Canadian teachers fight government's religious gag order
A Canadian private school wants the right to modify a curriculum that requires all religions, including Wicca and paganism, to be taught as “equally valid,” World Net Daily reports. The school says the government-mandated curriculum infringes on its religious rights.
Quebec province adopted a mandatory “Ethics and Religious Culture” curriculum in 2008 for all public and private schools, impacting Christian, Sikh, Muslim, and other institutions. Loyola High School, run by Jesuits, began challenging the law in 2008 because it conflicts with Catholic teachings. The school wants to teach students in a way consistent with Catholicism.
Religious schools, groups, civil liberties organizations, and homeschool defense groups support Loyola, including the Seventh Day Adventist Church of Canada, whose lawyer filed an intervener brief March 10 after the court granted other denominations that right in January.
Gerald Chipeur, an attorney allied with the U.S.-based Alliance Defending Freedom (ADF), recently filed with the Supreme Court of Canada and said the case will be heard March 24. Chipeur said 11 interveners are supporting Loyola, including his client.
The curriculum’s content isn’t the problem, Chipeur said. Schools are concerned about the “gag order that has been imposed by the Government of Quebec upon Christian teachers,” Chipeur said. He explained that teachers cannot answer questions from their own religious perspective, instead they must remain neutral.
Chipeur’s legal brief said that by nature a religious school “precludes teachers and administrators from abandoning their faith for one class or one hour during the school day, without fundamentally changing the character of the school. The Supreme Court of Canada has specifically recognized this reality in connection with Catholic schools.”

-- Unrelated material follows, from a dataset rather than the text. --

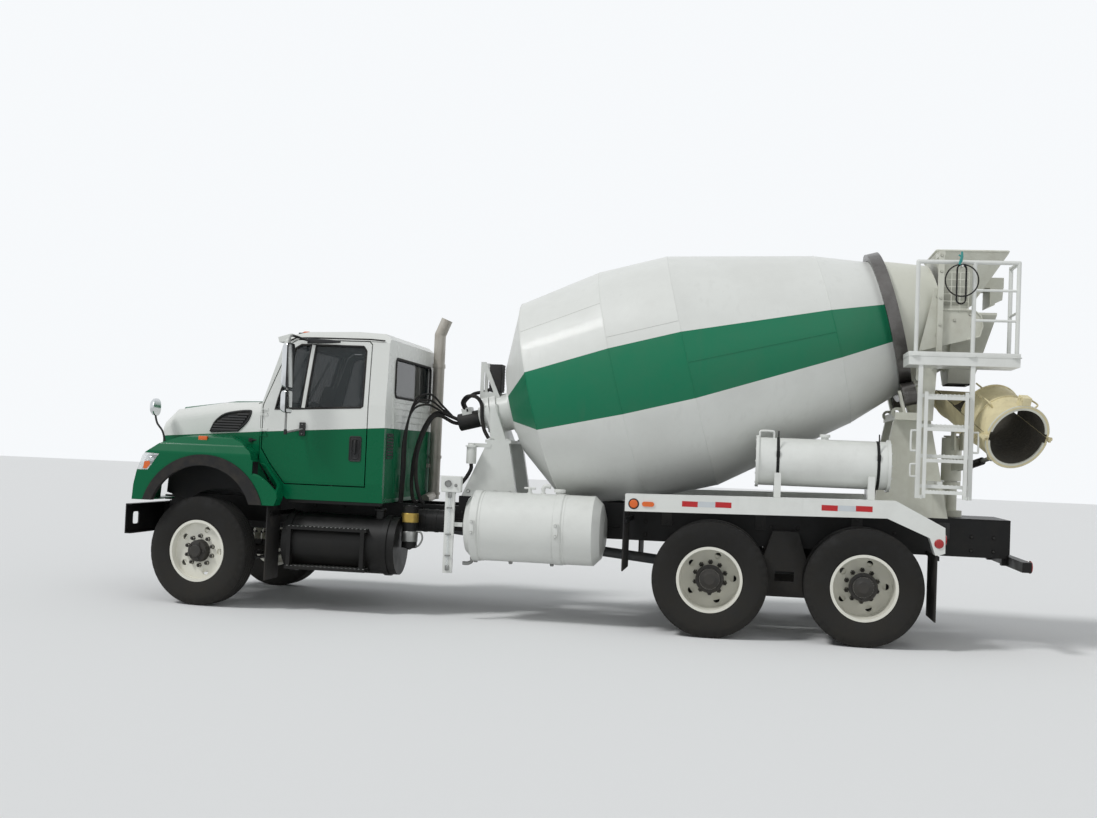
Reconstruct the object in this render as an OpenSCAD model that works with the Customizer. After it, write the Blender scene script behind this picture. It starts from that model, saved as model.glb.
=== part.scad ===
// Concrete mixer truck with a bonnet, a day cab and a rear discharge drum.
// Millimetres. X runs rearward, Y to the truck's right, Z up from the ground.
// Every module is drawn from the front axle (x = 0) and moved to the middle of the length at the end.

/* [Wheels and axles] */
// Outer diameter of the tyres
tyre_d = 1050; // [1000:10:1090]
// Width of one tyre
tyre_w = 270; // [240:5:280]
// Diameter of the rim where the tyre sits
rim_d = 572; // [560:2:590]
// Front axle to first drive axle
wheelbase = 4900; // [4850:10:4980]
// First to second drive axle
tandem = 1370; // [1320:10:1420]
// Between the middles of the front tyres
front_track = 2040; // [2020:10:2070]
// Between the middles of the twin tyres of one side
twin_gap = 335; // [325:5:345]
// Between the middles of the outer drive tyres
rear_track = 2180; // [2160:10:2200]
// Angle of the front wheels as parked, to the truck's right
steer_angle = 9; // [-20:1:20]
// From a kingpin to the middle of its tyre
kingpin_inset = 120; // [110:2:132]

/* [Frame] */
// Outside width of the frame rails
frame_w = 860; // [840:5:880]
// Height of the frame rails
rail_h = 250; // [230:10:260]
// Top of the frame rails above the ground
rail_top = 1050; // [1040:5:1070]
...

Brett Harvey, a lawyer with ADF, said in a press release, “All faith-based institutions must be free to speak and act consistently with their faith.”
The government’s involvement in education is the most concerning issue of religious freedom in Canada, according to Georgetown University’s Berkley Center for Religion, Peace & World Affairs.
In February 2012, Canada’s Supreme Court ruled against one Quebec couple who sued for the right to remove their son from the “Ethics and Religious Culture” class. The court said being forced to attend the class did not infringe on the parents’ religious rights, CBC News reported.
“The suggestion that exposing children to a variety of religious facts in itself infringes their religious freedom or that of their parents amounts to a rejection of the multicultural reality of Canadian society and ignores the Quebec government’s obligations with regard to public education,” Justice Marie Deschamps wrote in that decision, according to the National Post.
When asked about the previous ruling, Chipeur said, “Of course, we are concerned about the decision of the Court in the earlier case. However, the issues are very different. It is very difficult to argue that a parent or student's religious freedom is infringed by what is not said. On the other hand, it should be very easy to establish that a rule censoring the speech of teachers infringes the religious freedom of the teachers and of all those who desire to hear what the teachers have to say.”